Wszystkie dni pobytu obfitowały w różne atrakcje m.in. kopalnia Zollverein w Essen, gazometr w Oberhausen, muzeum tekstylne czy też centrum handlowe „Centro”. W ramach rozrywki nasi partnerzy zorganizowali również mecz piłki nożnej. Było fantastycznie! Mogliśmy jeszcze lepiej poznać naszych niemieckich przyjaciół oraz zwyczaje u nich panujące. Fakt, czasami sytuacje były bardzo zabawne, ponieważ nie rozumieliśmy wszystkiego, więc pozostawał tylko „body language” J
Najzabawniejszym momentem wymiany była wycieczka rowerowa do Holandii. Nie da się tego opisać słowami, ile śmiechu wywołała ta wyprawa. Pomimo 30 km, które musieliśmy pokonać, wszyscy świetnie się bawili. Naprawdę zabawnie wyglądało 40 osób jadących gęsiego.
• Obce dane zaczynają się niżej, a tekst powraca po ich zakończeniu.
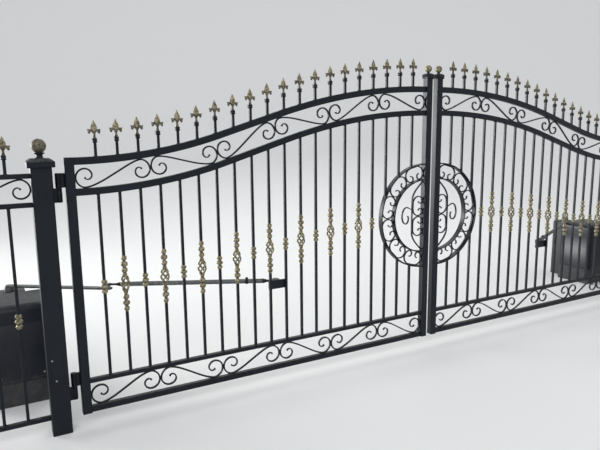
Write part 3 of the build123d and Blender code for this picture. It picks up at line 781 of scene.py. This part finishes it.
def spear(gold, dark, x, z):
    """Cast spear: a broad ridged leaf point over a band, a wing with a barb on each side."""
    # The band, wings and barbs take the darker copy of the gold: painted shade.
    dark.lathe((x, 0, z), [(0.0085, 0), (0.0095, 0.004), (0.0070, 0.010), (0.0068, 0.024), (0.0110, 0.027),
                           (0.0115, 0.031), (0.0075, 0.035)], 14)
    blade = [(0.0060, 0.026), (0.0085, 0.034), (0.0100, 0.041), (0.0150, 0.048), (0.0172, 0.055),
             (0.0150, 0.064), (0.0095, 0.075), (0.0042, 0.086), (0.0004, SPEAR)]
    edge = 0.0010
    rows = []
    for w, h in blade:
        thick = 0.0059 * min(1.0, w / 0.009)
        front = [(-w, -edge), (-0.35 * w, -0.7 * thick), (0.0, -thick), (0.35 * w, -0.7 * thick), (w, -edge)]
        rows.append([(x + a, o, z + h) for a, o in front] + [(x - a, -o, z + h) for a, o in front])
    gold.rings(rows)
    wing = [(0.002, 0.036), (0.009, 0.0395), (0.016, 0.0410), (0.022, 0.0405), (0.028, 0.0420),
            (0.0345, 0.0465)]
    barb = [(0.0215, 0.0400), (0.0250, 0.0345), (0.0262, 0.0290), (0.0250, 0.0235)]
    arms = ((wing, [1.1, 1.35, 1.55, 1.55, 1.25, 0.40]), (barb, [1.3, 1.65, 1.45, 0.55]))
    for side in (-1, 1):
        for line, fullness in arms:
            path = [(x + side * a, 0, z + b) for a, b in line]
            dark.sweep(path, oval(0.0050, 0.0048), [ALONG_Y] * len(path), fullness)


def smooth_ball(mesh, x, foot, radius):
    """A ball with a small flat where it sits on its neck."""
    flat = 0.003
    profile = [(sqrt(radius**2 - (radius - flat) ** 2), flat - radius)]
    for i in range(3, 24):
        profile.append((radius * sin(pi * i / 24), -radius * cos(pi * i / 24)))
    profile.append((0.0004, radius))
    mesh.lathe((x, 0, foot + radius - flat), profile, 32)


# The leaf's frame and bars

def stiles(mesh):
    """Hinge stile and meeting stile, square tube."""
    mesh.upright(INNER_X - STILE / 2, CLEARANCE, ARCH_LOW, STILE, TUBE_EASE)
    mesh.upright(MEETING_X + STILE / 2, CLEARANCE, STILE_TOP, STILE, TUBE_EASE)


def bent_rails(mesh):
    """Top rail and arch rail, bent along the ogee between the stiles."""
    steps = 72
    for offset, height in ((0.0, TOP_RAIL), (TOP_RAIL + ARCH_BAND, ARCH_RAIL)):
        rows = []
        for i in range(steps + 1):
            x = RUN * i / steps
            top, low = ogee_height(x, offset), ogee_height(x, offset + height)
            section = bar_section(RAIL_DEPTH, top - low, RAIL_EASE)
            rows.append([(INNER_X + x, y, (top + low) / 2 + z) for y, z in section])
        mesh.rings(rows)


def straight_rails(mesh):
    """The two bottom rails."""
    deep = RAIL_DEPTH / 2
    for foot, height in ((CLEARANCE, BOTTOM_RAIL), (CLEARANCE + BOTTOM_RAIL + LOWER_BAND, LOWER_RAIL)):
        mesh.box((INNER_X, -deep, foot), (MEETING_X, deep, foot + height), RAIL_EASE)


def picket_middle(x):
    """Half way up a picket, where its ornament sits."""
    head = (under_arch(x - PICKET / 2) + under_arch(x + PICKET / 2)) / 2
    return (PICKET_FOOT + head) / 2


def leaf_bars(mesh):
    """Pickets between the rails, cut at their ornaments or at the ring, and the stubs with their collars."""
    for k, x in enumerate(PICKET_XS):
        if meets_ring(x):
            parts = ((PICKET_FOOT, ring_low), (ring_high, under_arch))
        else:
            middle = picket_middle(x)
            rise = TALL / 2 if k % 2 else 1.5 * BEAD
            parts = ((PICKET_FOOT, middle - rise), (middle + rise, under_arch))
        for low, high in parts:
            mesh.upright(x, low, high, PICKET)
        mesh.weld(x, PICKET_FOOT)
        mesh.weld(x, under_arch, -1)
        mesh.upright(x, on_rail, on_rail(x) + STUB, PICKET)
        mesh.weld(x, on_rail)
        collar(mesh, x, on_rail(x) + STUB)


def collar(mesh, x, z):
    """The square collar between a stub and its spear, waisted and chamfered."""
    levels = ((0.74, 0.0), (1.0, 0.0035), (1.0, 0.0085), (0.86, 0.0115), (0.86, 0.0140), (1.0, 0.0170),
              (1.0, 0.0215), (0.70, COLLAR))
    mesh.squares(x, [(COLLAR_HALF * k, z + h) for k, h in levels], 0.0016)


def leaf_ornaments(gold, dark):
    """Knuckles and tall ornaments in turn, but none where the ring stands."""
    for k, x in enumerate(PICKET_XS):
        if not meets_ring(x):
            cast = tall_ornament if k % 2 else knuckle
            cast(gold, dark, x, picket_middle(x))


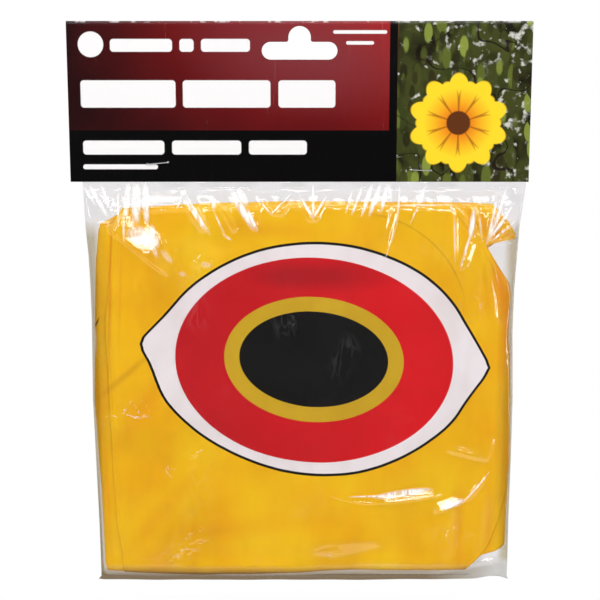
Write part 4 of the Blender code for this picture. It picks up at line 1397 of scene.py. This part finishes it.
@dataclass
class FoldedBalloon:
    """Six nested gores folded in three, replacing the plain folded sheets."""

    outline: StackOutline
    relief: StackRelief
    count: int = 6
    sheet: float = 0.0002
    inner_radius: float = 0.0006
    cap_to_tail_tip: float = 0.0140
    top_tail_drift: float = -0.0120
    bottom_tail_drift: float = 0.0300
    tail_tip_half: float = 0.0100
    bow_reach: float = 0.03
    weld_width: float = 0.0024
    weld_blur: float = 0.00035
    weld_height: float = 0.00016
    front_rows: int = 190
    rear_rows: int = 90
    tail_rows: int = 36
    front_tail_rows: int = 26
    front_columns: int = 166
    rear_columns: int = 90
    seam_columns: tuple[float, ...] = (0.0, 0.0040, 0.0062, 0.0084, 0.0112, 0.0138, 0.0162, 0.0195)
    seam_inset: float = 0.0250
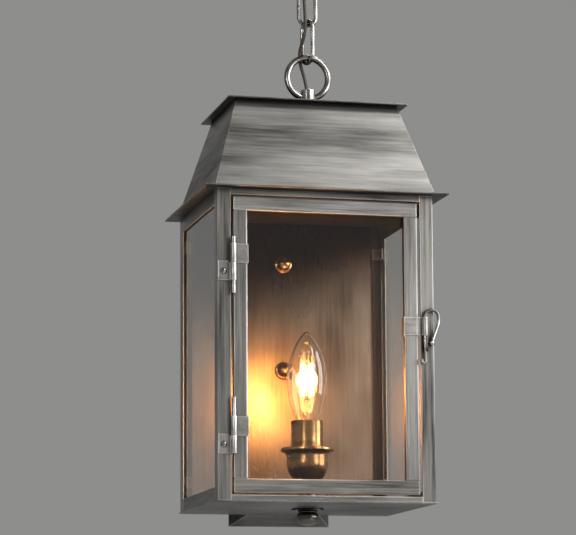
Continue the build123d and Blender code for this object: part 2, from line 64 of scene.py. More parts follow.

Dzień, w którym musieliśmy się rozstać był na prawdę trudny, ponieważ bardzo się zżyliśmy. Wszyscy byli bardzo smutni i nie obyło się bez napadów płaczu i długich pożegnań. Z jednej strony byliśmy szczęśliwi, że wracamy już do domu i spotkamy się z naszymi bliskimi, ale z drugiej strony chcieliśmy zostać tutaj – w Niemczech. Jednak nasi niemieccy koledzy zapewnili nas, że odwiedzą nas już w kwietniu!
Mimo wielu obaw, wiedzieliśmy, że będzie to dla nas niezapomniany wyjazd. Wszyscy jesteśmy bardzo zadowoleni z wyjazdu i gdybyśmy mogli zostalibyśmy na dłużej. Zachęcamy więc wszystkich młodych ludzi do brania udziału w takich wymianach. Naprawdę warto. Wymiana odbyła się dzięki dofinansowaniu Polsko Niemieckiej Wymiany Młodzieży, organizacji wspierającej finansowo wymiany.